A recent post seemed especially valuable: the observation that although we experience mental health at an individual level, and that this is how it is generally treated, it is actually a collective, social issue.
(Photo: Anton Diaz/Our Awesome Planet, CC BY-NC-SA 2.0)
As he notes, psychiatry already has a widely used and widely accepted tool that addresses individual mental illness. This is the DSM framework (the Diagnostic and Statistical Manual of Mental Disorders, now on version 5)—even if this is problematic:
There is much that can be challenged in it.
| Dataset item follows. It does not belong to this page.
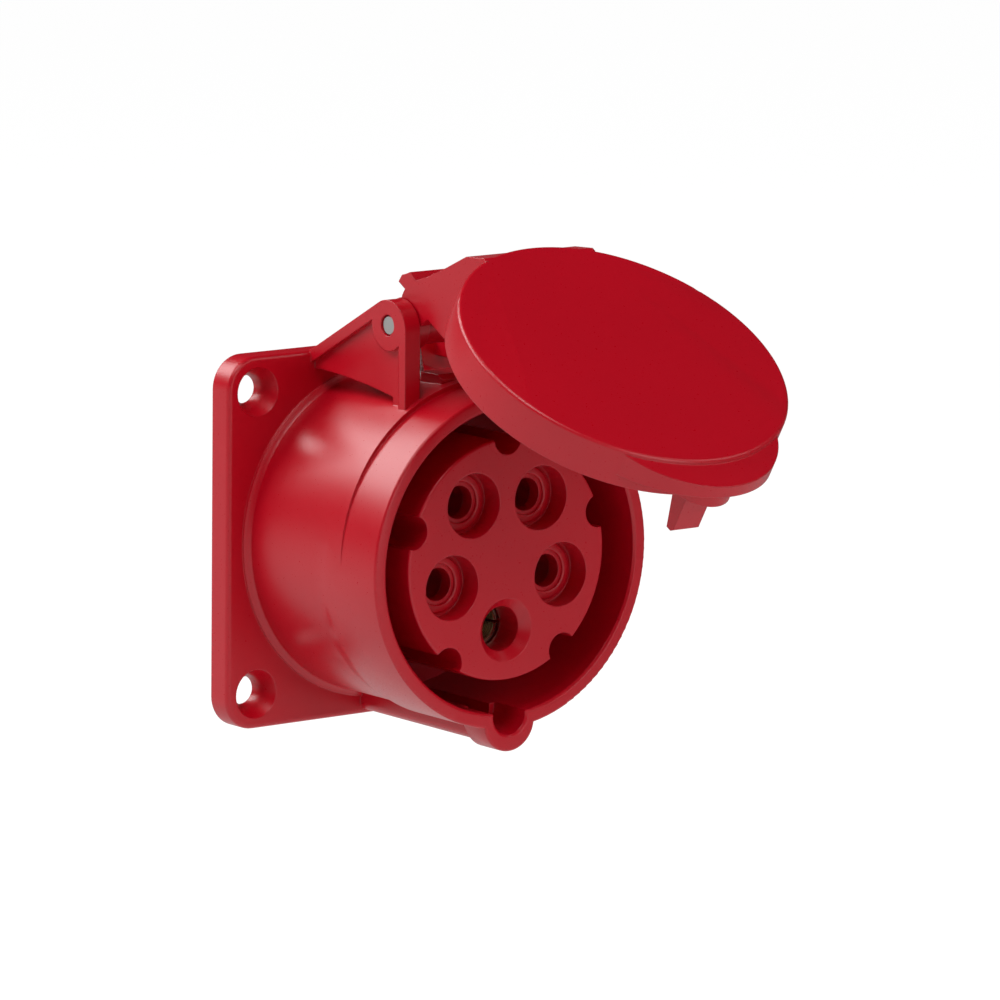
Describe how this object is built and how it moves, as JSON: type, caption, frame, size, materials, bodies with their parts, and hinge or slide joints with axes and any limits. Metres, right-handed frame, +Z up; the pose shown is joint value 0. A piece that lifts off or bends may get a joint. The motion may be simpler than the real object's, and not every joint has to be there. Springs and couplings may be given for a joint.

It rests on an uneven evidence base (only a tiny percentage of psychology experiments are successfully replicated); it uses often arbitrary categories; it lacks much solid knowledge about causal mechanisms; and it’s prone to ideological biases (homosexuality was only taken out of the DSM in the early 1970s – before that it was treated as a disease). But it does at least provide some coherence.
But when it comes to groups and organisations, we have increasing amounts of data, but no framework. Part of the article reviews the current types of data that do exist. His question, therefore, is what our maps of collective mental health might look like. This thinking is at early stage—more questions than answers—but some contours start to emerge from the discussion:
If we had better measures we could use them not just to address negative patterns but also to promote positives - to understand what helps groups to thrive... The best predictors in the annual World Happiness reports are survey answers to the question of whether you had friends or relatives you could rely on in a crisis. We might expect that to matter for firms and groups too. An organization I helped found – Action for Happiness – for example, now has very powerful evidence on how to boost both well-being and feelings of social connectedness. There is also recent interesting evidence about how firms that followed some approaches sustained employee wellbeing through the crisis much better than others.
Mulgan also outlines some research questions that would help make our knowledge about this area of collective mental health more systematic:
What do we know about how collective mental health effects collective intelligence and decision-making?
What do we know about directions of causation, from individuals to the group and vice-versa?
How can we best spot pathologies—and their positive equivalents?
I particularly like this last idea—of looking for behaviours that represent the inverse of pathological behaviours and create positive social outcomes or group outcomes, rather than just focussing on behaviours that are destructive or extractive.
The Collective Psychology Project, now part of A Larger Us, has also been thinking along the same lines. Its strapline is, “The quest for a better future begins in the places where our states of mind and the state of the world meet.” Its working model is to get to a better future, we have work to do on ourselves; work to do with each other; and work to do together.
All in all, this feels like an idea that is right for the times. I think future generations will look back and wonder why we ever thought of mental illness as being an individual issue, not a shared one.
#2: Making frugal innovation work
Frugal innovation
I liked the frugal innovation problem solving canvas, published on Medium by Abinav Agarwal. Readers who follow this kind of thing will notice its formal similarity to Alexander Osterwalder’s Business Model Canvas, and I suspect that once you crack the innovation model you might then use the second one to build the business model.
Agarwal hopes that this model will help companies break through the cognitive and cultural constraints that prevent companies seeing frugal solutions. The canvas is pretty self-explanatory, when read in conjunction with the article, which also includes various tools that might be helpful at different stages.
I particularly liked the section on assumption testing, and its associated 2x2. This seemed a good way of structuring the kinds of disagreements that can open up in a project team or a workshop at this stage in the work.
The 19 questions to ask yourself to check whether your solution is actually a frugal solution also seemed useful.
Agarwal has also published a bunch of other resources to help companies adopt a frugal approach to working, from the frugal strategy canvas to the tips to becoming a frugal company.